Sovereign Immunity & Public University Employment Contracts
Can an employee of a state university sue his or her employer for breach of contract?
It is well-settled law in Kentucky that state universities are entitled to sovereign immunity. It is also well settled that a state university’s immunity can be waived only with a specific and express waiver by the Kentucky General Assembly. What has not been so clear—at least until now—is whether the waiver of immunity for contract claims against the state found in Kentucky’s Model Procurement Code extends to employment contracts with state universities. On November 2, 2017, the question was answered “yes” by the Kentucky Supreme Court in a November 2, 2017 decision styled University of Louisville v. Rothstein, 2017 WL 5034507 (Ky. 2017).
The University of Louisville hired Rothstein, the Appellee, as a professor of medicine and appointed him as a Distinguished University Scholar under a five-year renewable contract. Disputes arose over this contract which led to the university’s termination of the contract. Rothstein sued UofL for breach of the employment contract. Both Rothstein and UofL moved for summary judgment. UofL argued that it was immune from suit due to its status as a state agency and further, that the Model Procurement Code waiver of immunity for breach of contract actions does not extend to employment contracts because the Model Procurement Code has no bearing on the hiring of university faculty. Both the Franklin Circuit Court and the Kentucky Court of Appeals denied UofL’s argument and it moved the Kentucky Supreme Court for discretionary review.
Model Procurement Code Waiver of Sovereign Immunity
The waiver at issue in Rothstein was a section of Kentucky’s Model Procurement Code, KRS 45A.245(1), which provides a waiver of immunity for “any person, firm or corporation, having a lawfully authorized written contract with the Commonwealth.” The scope of that waiver is defined within the Code in part by KRS 45A.030, which defines “contract” as:
[A]ll types of state agreements, including grants and orders, for the purchase or disposal of supplies, services, construction, or any other item. It includes: awards; contracts of a fixed-price, cost, cost-plus-a-fixed-fee, or incentive type; contracts providing for the issuance of job or task orders; leases; letter contracts; purchase orders; public-private partnership agreements; and insurance contracts except as provided in KRS 45A.022. It includes supplemental agreements with respect to any of the foregoing[.]
This detailed definition of “contract” led state agencies in many instances to speculate that the scope of “written contracts” under KRS 45A.245(1) must be limited to the procurement of things like hardware and construction services, which must be purchased following the Code’s detailed bidding procedures. In fact, the Kentucky Court of Appeals suggested as much over 30 years ago in Ashley v. University of Louisville, 723 S.W.2d 866, 867 (Ky. App. 1986). Nevertheless, in 2014, the Kentucky Supreme Court indicated that the question of whether state employment contracts are subject to the limited waiver in KRS 45A.245 was still an open one, but decided to leave its answer to that question for another day. Furtula v. University of Kentucky, 438 S.W.3d 303, 306 (Ky. 2014).

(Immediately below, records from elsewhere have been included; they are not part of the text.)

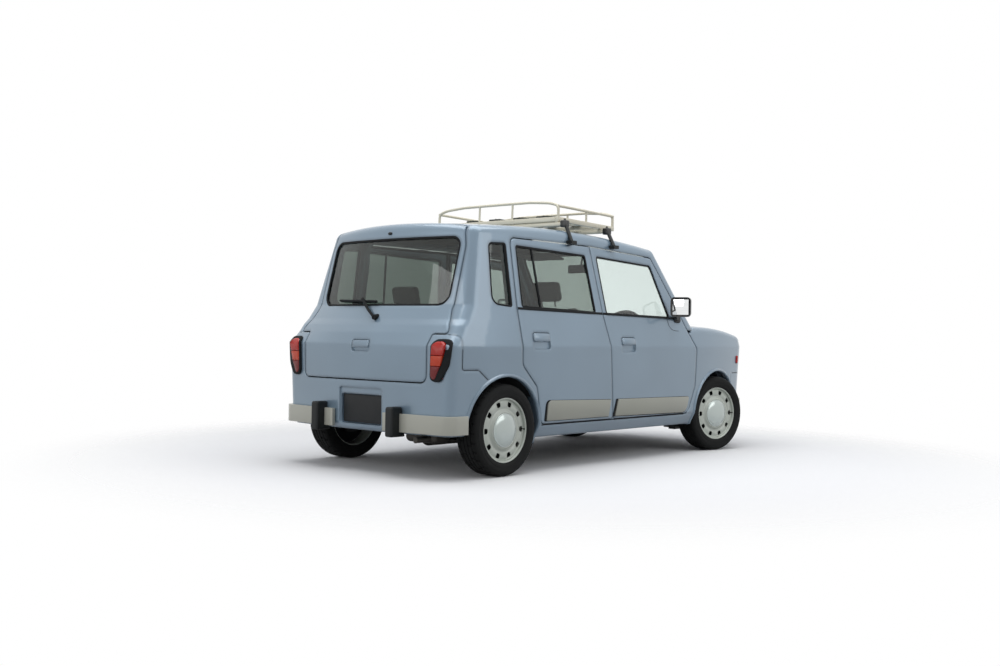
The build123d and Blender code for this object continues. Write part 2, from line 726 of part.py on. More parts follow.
wheel_plane = Plane(origin=(440, -345, 830), z_dir=(-cos(radians(28)), 0, sin(radians(28))))
ring = wheel_plane * Torus(178, 14, mode=Mode.PRIVATE)
spokes = wheel_plane * Box(350, 30, 16, mode=Mode.PRIVATE)
hub = wheel_plane * Cylinder(50, 40, mode=Mode.PRIVATE)
column = wheel_plane * Pos(0, 0, -110) * Cylinder(26, 200, mode=Mode.PRIVATE)
keep("steering_wheel", ring + spokes + hub + (column - dash))

# ---------------------------------------------------------------- roof rack
def tilted(shape):
    """The rack drops towards the front, in line with the roof."""
    return shape.rotate(Axis((rack_rear, 0, tray_low), (0, 1, 0)), rack_tilt)


def chain(points, radius):
    """Bent round bar, as straight runs between the points."""
    bar = None
    for start, end in zip(points, points[1:]):
        run = rod(start, end, radius)
        bar = run if bar is None else bar + run
    return bar


rack = block((rack_rear, -rack_half, tray_low), (rack_front, rack_half, tray_high))
rack = rack - block((rack_rear + tray_beam, -rack_half + tray_beam, 1500), (
    rack_front - tray_beam, rack_half - tray_beam, 1600))
for x in (-372, -196, -20):
    rack = rack + block((x - 14, -510, board_low - 22), (x + 14, 510, board_low))
boards = [tilted(block((board_rear, y - board_wide / 2, board_low), (board_front, y + board_wide / 2, board_high)))
          for y in (-312, -104, 104, 312)]
group("rack_boards", boards)
for x in (rack_rear + rail_radius, rack_front - rail_radius):
    side = rack_half - rail_radius
    hoop = [(x, side, tray_high), (x, side, rail_z), (x, 450, 1659), (x, 290, 1672), (x, -290, 1672),
            (x, -450, 1659), (x, -side, rail_z), (x, -side, tray_high)]
    rack = rack + chain(hoop, rail_radius)
    for y in (-140, 150):
        rack = rack + rod((x, y, tray_high - 8), (x, y, 1672), post_radius)
for y in (-rack_half + rail_radius, rack_half - rail_radius):
    rack = rack + rod((rack_rear + rail_radius, y, rail_z), (rack_front - rail_radius, y, rail_z), rail_radius)
rack = tilted(rack)
for bar in cross_bars:
    rack = rack + block((bar.x - 16, -590, bar.low), (bar.x + 16, 590, bar.low + 22))
    for y in (-515, 515):
        rack = rack + block((bar.x - 12, y - 10, bar.low), (bar.x + 12, y + 10, tray_low + 12))
keep("rack_frame", rack)
feet = []
for bar in cross_bars:
    foot = rod((bar.x, -580, bar.low + 11), (bar.clamp_x, -655, 1402), 12) - rack
    clamp = block((bar.clamp_x - 26, -676, 1386), (bar.clamp_x + 26, -600, 1408))
    feet.append((foot + clamp) - outer)
group("rack_feet", feet + [left_of(foot) for foot in feet])

os.makedirs("parts", exist_ok=True)
for name, shape in parts.items():
    export_step(shape, f"parts/{name}.step")
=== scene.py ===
import bpy
import bmesh
import json
import math
from mathutils import Matrix, Vector

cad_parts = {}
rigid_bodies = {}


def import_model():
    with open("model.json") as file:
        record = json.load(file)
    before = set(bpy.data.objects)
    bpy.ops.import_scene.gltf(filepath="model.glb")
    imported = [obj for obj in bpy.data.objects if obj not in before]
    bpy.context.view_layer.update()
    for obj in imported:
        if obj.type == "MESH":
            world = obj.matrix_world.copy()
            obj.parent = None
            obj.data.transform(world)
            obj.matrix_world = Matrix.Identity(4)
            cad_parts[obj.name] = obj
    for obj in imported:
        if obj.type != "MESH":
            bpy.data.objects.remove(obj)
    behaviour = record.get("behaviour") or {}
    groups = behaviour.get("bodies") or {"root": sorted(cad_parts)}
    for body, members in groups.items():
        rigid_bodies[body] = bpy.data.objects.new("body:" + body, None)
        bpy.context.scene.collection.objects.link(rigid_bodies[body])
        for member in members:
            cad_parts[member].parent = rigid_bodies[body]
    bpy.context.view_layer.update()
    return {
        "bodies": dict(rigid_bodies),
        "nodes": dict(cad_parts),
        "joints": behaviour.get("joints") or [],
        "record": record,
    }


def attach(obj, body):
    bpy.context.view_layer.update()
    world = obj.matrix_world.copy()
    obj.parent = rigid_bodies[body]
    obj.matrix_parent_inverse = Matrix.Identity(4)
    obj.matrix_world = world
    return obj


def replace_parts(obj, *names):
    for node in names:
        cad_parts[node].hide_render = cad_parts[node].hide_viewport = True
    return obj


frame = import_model()
nodes = frame["nodes"]
scene = bpy.context.scene
print("frame loaded:", len(nodes), "nodes")


# camera: where it stands, and its own right, up and backward directions
view = {"place": (-6.1554, -5.0607, 0.8324), "heading": 41.459, "tilt": -0.049, "roll": 0.931, "lens": 41.32}


def addCamera(v):
    heading, tilt, roll = (math.radians(v[k]) for k in ("heading", "tilt", "roll"))
    ahead = Vector((math.cos(tilt) * math.cos(heading), math.cos(tilt) * math.sin(heading), math.sin(tilt)))
    side = ahead.cross(Vector((0, 0, 1))).normalized()
    above = side.cross(ahead)
    right = side * math.cos(roll) + above * math.sin(roll)
    up = above * math.cos(roll) - side * math.sin(roll)
    turn = Matrix((right, up, -ahead)).transposed().to_4x4()
    data = bpy.data.cameras.new("mainCamera")
    data.lens = v["lens"]
    data.sensor_width = 36
    data.clip_start = 0.05
    data.clip_end = 60
    camera = bpy.data.objects.new("mainCamera", data)
    camera.matrix_world = Matrix.Translation(v["place"]) @ turn
    scene.collection.objects.link(camera)
    scene.camera = camera


addCamera(view)


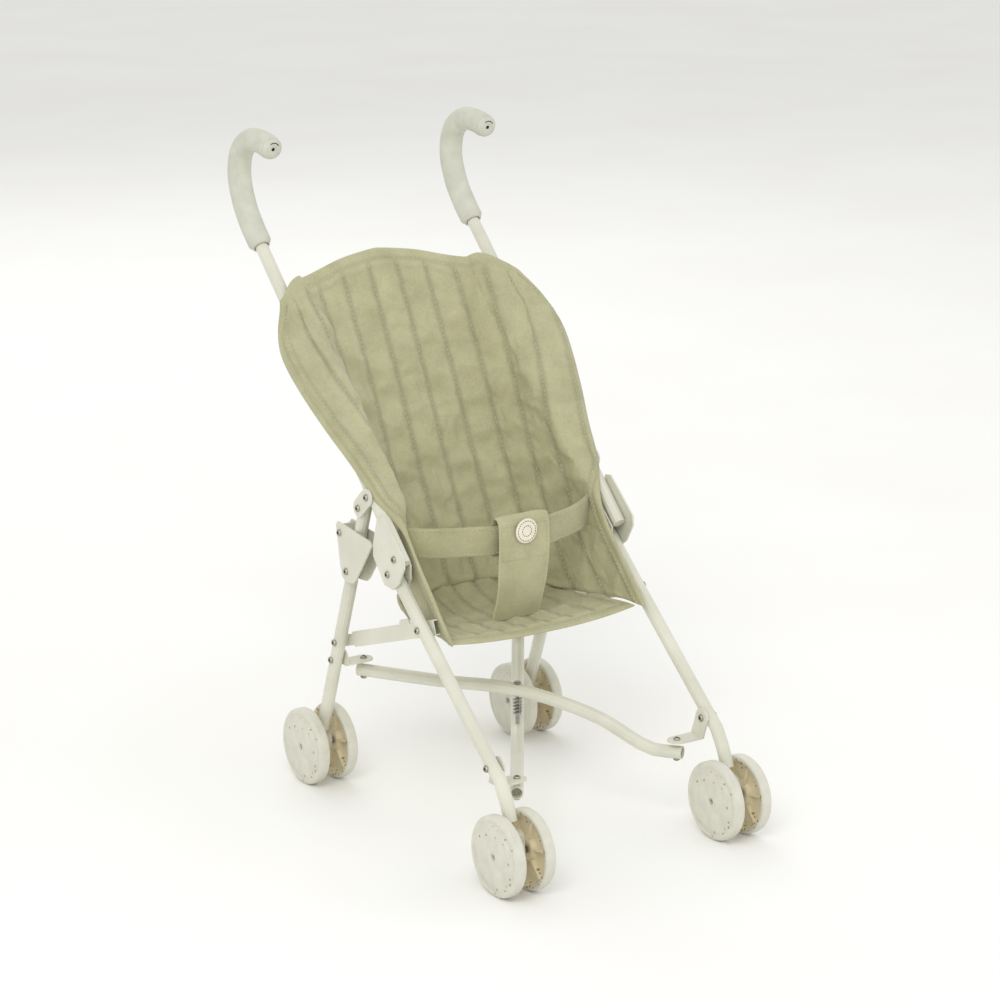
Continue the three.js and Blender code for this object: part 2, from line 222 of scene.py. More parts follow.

Does the sovereign immunity waiver apply to employment contracts?
In Rothstein, the Kentucky Supreme Court recognized that the “bill has come due” on the question of whether state employment contracts—in this case, the contract of a University of Louisville professor—are covered by the limited waiver of immunity found in KRS 45A.245. The Court held that immunity is waived for “all lawfully authorized written contracts with the Commonwealth,” including employment contracts.
Unfortunately, the Court declined to decide whether such employment contracts must follow other requirements of the Model Procurement Code such as the competitive bidding procedures outlined in KRS Chapter 45A. That question will have to wait for another day when its bill finally comes due.